Here’s the scenario that ruins your week: the management network to a compute node drops, but the node is still alive and still writing to shared storage. Masakari sees it as “down,” evacuates the VMs to new hosts, and now two copies of the same instance are writing to the same Cinder volume. That’s instant, unrecoverable data corruption.

The fix is fencing — Masakari (via the host monitor) must be able to forcibly power off or isolate a host before evacuating it. In practice that’s IPMI/BMC power control through the host monitor’s configuration. If you cannot guarantee the dead host is truly dead, do not enable automatic host recovery. I run host recovery only on clouds where I have reliable BMC-based fencing wired up. Without it, I leave host recovery in reserved_host mode with manual confirmation.

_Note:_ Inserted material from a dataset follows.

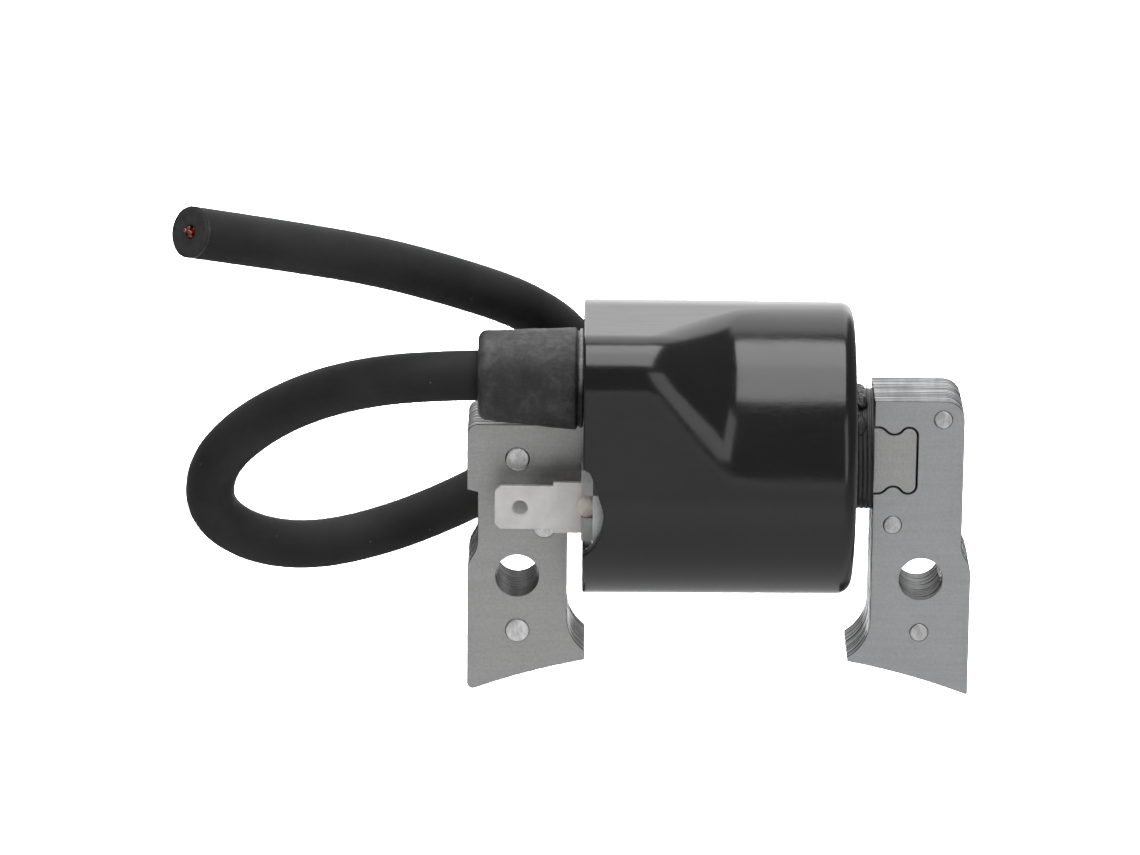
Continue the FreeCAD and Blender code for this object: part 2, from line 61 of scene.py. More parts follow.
camera.matrix_world = Matrix.Translation(camera_target + camera_away * camera_distance) @ camera_turn.to_4x4()
bpy.context.scene.camera = camera


# High-tension lead.
# A 7 mm cable: extruded black rubber over a stranded copper conductor, cut off square.
# It leaves the boot, loops round behind the left leg and comes forward over the top.
def new_material(name, colour, roughness, metallic=0.0):
    """A Principled material; colour, roughness and metallic go straight on its sockets."""
    material = bpy.data.materials.new(name)
    material.use_nodes = True
    shader = material.node_tree.nodes["Principled BSDF"]
    shader.inputs["Base Color"].default_value = (*colour, 1.0)
    shader.inputs["Roughness"].default_value = roughness
    shader.inputs["Metallic"].default_value = metallic
    return material, shader


def add_node(material, kind, **settings):
    """Adds a node; settings named like an attribute set it, the others set the input of that name."""
    node = material.node_tree.nodes.new(kind)
    for key, value in settings.items():
        if hasattr(node, key):
            setattr(node, key, value)
        else:
            node.inputs[key.replace("_", " ")].default_value = value
    return node


def link(material, source, target):
    material.node_tree.links.new(source, target)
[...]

Setting up segments and hosts

Masakari groups compute hosts into failover segments. A segment is a pool that can absorb each other’s evacuations:

# Create a failover segment
openstack segment create compute-prod auto COMPUTE

# Add hosts to the segment, marking some as reserved spares
openstack segment host create node-01 COMPUTE SSH \
  --segment compute-prod
openstack segment host create node-02 COMPUTE SSH \
  --segment compute-prod
openstack segment host create spare-01 COMPUTE SSH \
  --segment compute-prod --reserved True

The recovery_method on the segment (auto, reserved_host, auto_priority, rh_priority) decides where evacuated instances land. I default to reserved_host: keep one or two empty spare nodes that absorb evacuations, so you don’t pile a dead host’s load onto already-busy hosts and cause a cascade.

Watching it work

Masakari records every recovery as a notification. After a host event:

# List recent recovery notifications
openstack notification list

# Inspect one
openstack notification show <notification-id>

A healthy recovery shows type: COMPUTE_HOST, status finished, and the evacuated instances now ACTIVE on other hosts. A failed notification usually means the target hosts had no capacity or the instance had a host-specific dependency (PCI passthrough, local storage, a pinned NUMA topology that no spare could satisfy). Instances with local ephemeral disk or device passthrough generally can’t be evacuated — Masakari isn’t magic, it relies on Nova evacuate, which relies on shared storage or rebuild-from-image.

The config that matters

Tune the monitors so transient blips don’t trigger evacuations:

[host]
monitoring_interval = 60
monitoring_timeout = 30
disable_ipmi_check = False

[process]
restart_retries = 3

The most common false-positive incident I see is a too-aggressive monitoring_interval evacuating a host during a brief network hiccup or a control-plane RabbitMQ stall. Give the host a real chance to respond before you declare it dead and start moving disks around. I pair this with an AI prompt that reads a failed notification plus openstack hypervisor list and tells me whether the failure was capacity, passthrough, or a genuine fencing gap — it sorts the three causes faster than scrolling logs. A few of those live in our prompt library.

My production checklist

Before I trust Masakari with auto host recovery:

Fencing is real and tested — I’ve manually confirmed a BMC power-off actually kills the node.
Reserved spares exist — at least one empty host per segment so evacuations don’t cascade.
Shared storage — instances I want recovered are on Cinder/Ceph, not local disk.
Monitors are tuned — intervals long enough to ignore blips, short enough to recover quickly.
Notifications go somewhere — every recovery alerts a human even though it self-healed, so I know it happened.

Where to go next

Masakari is the difference between a dead compute node being an outage and being a notification. But it’s only safe with fencing — without reliable host isolation, automatic evacuation is a data-corruption machine. Wire up BMC fencing, keep reserved spares, and tune your monitors before you enable auto recovery. For more on the Nova and live-migration mechanics Masakari builds on, see the OpenStack category.

High-availability automation can cause data loss without proper fencing. Validate your fencing path before enabling automatic host recovery in production.